Another interesting activity that we tried in OISCA Bago Training Center is mulberry picking. I have tried strawberry picking in Baguio before and this different berry picking activity was equally as much fun.
It was our first time to see and taste a mulberry fruit so the idea of picking the ripe fruit from the tree and eating it immediately made us all excited. Yes, we ate the fruit right away without washing and thankfully, none of us encountered an upset stomach.
The ripe fruit (deep purple color) is sweet and juicy. Mulberries are actually used to make smoothies, jams, wines, and as ingredients for baked products such as pies.
The mulberry fruit stains your hands with blood-red juice, but our guide gave us a little trick – to remove the stain from your hands, get an un-ripe fruit (those with pale pink color) and rub it on the stained part and ….voila! The stain in your hands will be gone in an instant!
Take the Silkworm Challenge at OISCA Bago
And last but not the least…. take the silkworm challenge! Include this on your bucket list and try to act tough and hold a silkworm. Others may find these silkworms gross, but they are actually harmless. Trust me. 🙂
TIPS BEFORE GOING THERE
Shoot them an email to schedule your tour to the silk reeling plant. In this way, they will know your preferred date and time including the number of persons interested to visit so that they can assign their staff to guide you during the facility tour.
Do also note that this is an NGO funded training center, so all DONATIONS are welcome. We also bought something from the silk showroom and gave some “tip” as our own way of helping.

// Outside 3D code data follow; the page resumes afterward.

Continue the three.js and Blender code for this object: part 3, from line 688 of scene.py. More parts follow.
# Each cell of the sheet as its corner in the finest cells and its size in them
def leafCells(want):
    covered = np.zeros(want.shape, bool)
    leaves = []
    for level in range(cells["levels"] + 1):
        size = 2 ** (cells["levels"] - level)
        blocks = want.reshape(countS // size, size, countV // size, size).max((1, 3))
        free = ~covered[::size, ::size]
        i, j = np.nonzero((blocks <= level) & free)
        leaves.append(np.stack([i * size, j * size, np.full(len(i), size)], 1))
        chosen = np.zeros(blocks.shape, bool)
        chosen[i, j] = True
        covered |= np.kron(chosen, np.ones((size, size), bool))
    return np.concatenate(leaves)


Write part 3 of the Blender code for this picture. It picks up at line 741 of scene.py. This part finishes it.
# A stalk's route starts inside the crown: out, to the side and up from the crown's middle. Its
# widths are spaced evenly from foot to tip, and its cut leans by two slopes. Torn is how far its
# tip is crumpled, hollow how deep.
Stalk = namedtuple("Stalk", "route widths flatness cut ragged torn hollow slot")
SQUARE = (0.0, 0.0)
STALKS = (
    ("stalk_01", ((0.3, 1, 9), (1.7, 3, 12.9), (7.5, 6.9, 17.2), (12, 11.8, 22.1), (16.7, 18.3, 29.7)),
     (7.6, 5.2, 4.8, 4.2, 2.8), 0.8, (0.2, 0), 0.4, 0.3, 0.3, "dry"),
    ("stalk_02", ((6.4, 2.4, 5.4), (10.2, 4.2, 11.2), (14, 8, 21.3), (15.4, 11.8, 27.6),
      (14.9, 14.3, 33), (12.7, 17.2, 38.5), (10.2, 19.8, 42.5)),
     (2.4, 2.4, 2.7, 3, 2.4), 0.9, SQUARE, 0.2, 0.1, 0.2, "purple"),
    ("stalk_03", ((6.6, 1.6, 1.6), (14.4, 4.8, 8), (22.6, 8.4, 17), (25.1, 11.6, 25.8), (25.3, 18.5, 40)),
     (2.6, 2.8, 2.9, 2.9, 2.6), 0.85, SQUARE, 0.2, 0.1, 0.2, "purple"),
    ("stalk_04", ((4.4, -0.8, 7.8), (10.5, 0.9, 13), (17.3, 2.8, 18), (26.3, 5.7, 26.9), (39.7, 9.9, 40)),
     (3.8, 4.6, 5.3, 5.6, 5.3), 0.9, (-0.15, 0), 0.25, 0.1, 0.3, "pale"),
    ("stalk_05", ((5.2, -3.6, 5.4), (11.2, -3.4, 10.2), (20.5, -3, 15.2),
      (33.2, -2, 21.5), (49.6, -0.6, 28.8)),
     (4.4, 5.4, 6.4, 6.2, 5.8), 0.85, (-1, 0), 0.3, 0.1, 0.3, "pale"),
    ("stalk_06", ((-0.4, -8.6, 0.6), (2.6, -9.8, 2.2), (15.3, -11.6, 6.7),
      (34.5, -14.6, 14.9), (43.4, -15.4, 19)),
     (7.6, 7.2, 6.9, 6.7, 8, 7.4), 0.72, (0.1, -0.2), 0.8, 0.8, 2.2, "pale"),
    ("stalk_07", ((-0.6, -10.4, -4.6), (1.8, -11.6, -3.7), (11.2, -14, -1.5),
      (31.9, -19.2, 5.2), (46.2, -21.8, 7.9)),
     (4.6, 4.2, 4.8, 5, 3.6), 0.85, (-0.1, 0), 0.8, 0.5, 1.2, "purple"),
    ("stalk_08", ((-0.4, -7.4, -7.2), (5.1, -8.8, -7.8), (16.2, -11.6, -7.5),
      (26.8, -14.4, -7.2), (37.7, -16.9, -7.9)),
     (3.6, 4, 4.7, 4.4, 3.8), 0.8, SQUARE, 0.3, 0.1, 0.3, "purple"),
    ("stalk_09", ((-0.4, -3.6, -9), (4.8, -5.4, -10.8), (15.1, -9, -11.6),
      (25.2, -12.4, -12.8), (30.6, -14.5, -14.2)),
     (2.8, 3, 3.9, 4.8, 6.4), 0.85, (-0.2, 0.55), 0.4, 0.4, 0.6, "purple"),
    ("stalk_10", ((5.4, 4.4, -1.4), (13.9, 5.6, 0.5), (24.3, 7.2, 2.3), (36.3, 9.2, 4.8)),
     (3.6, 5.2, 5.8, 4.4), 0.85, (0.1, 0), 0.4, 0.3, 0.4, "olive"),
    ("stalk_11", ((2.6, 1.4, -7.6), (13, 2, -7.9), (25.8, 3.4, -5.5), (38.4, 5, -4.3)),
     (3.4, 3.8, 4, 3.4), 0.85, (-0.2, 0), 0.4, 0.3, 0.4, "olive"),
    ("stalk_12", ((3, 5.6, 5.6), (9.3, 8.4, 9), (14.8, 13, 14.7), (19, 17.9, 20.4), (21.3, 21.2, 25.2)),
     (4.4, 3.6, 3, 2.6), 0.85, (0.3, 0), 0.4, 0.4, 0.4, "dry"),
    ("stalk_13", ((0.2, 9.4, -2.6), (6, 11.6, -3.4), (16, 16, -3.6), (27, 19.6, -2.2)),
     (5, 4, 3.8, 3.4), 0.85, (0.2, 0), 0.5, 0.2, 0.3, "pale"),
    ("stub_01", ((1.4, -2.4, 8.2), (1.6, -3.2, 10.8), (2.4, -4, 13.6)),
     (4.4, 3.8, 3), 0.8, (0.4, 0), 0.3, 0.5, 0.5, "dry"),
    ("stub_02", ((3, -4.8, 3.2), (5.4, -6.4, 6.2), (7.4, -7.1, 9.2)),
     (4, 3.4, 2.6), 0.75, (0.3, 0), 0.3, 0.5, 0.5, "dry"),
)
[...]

Opening hours: 8am-11am ; 1:30pm-4pm
Entrance Fee: Php 25/pax
Contact details : +63 034 702 9075 or +639173019017
OISCA Bago Training Center is one of the most interesting places we’ve been to. As a family who always travel with a kid in tow, this is an educational travel experience where kids can learn and witness something new and fascinating. Not to mention that you only need 25 bucks to tick off things on your bucket list. Clearly, this travel experience is one for the books.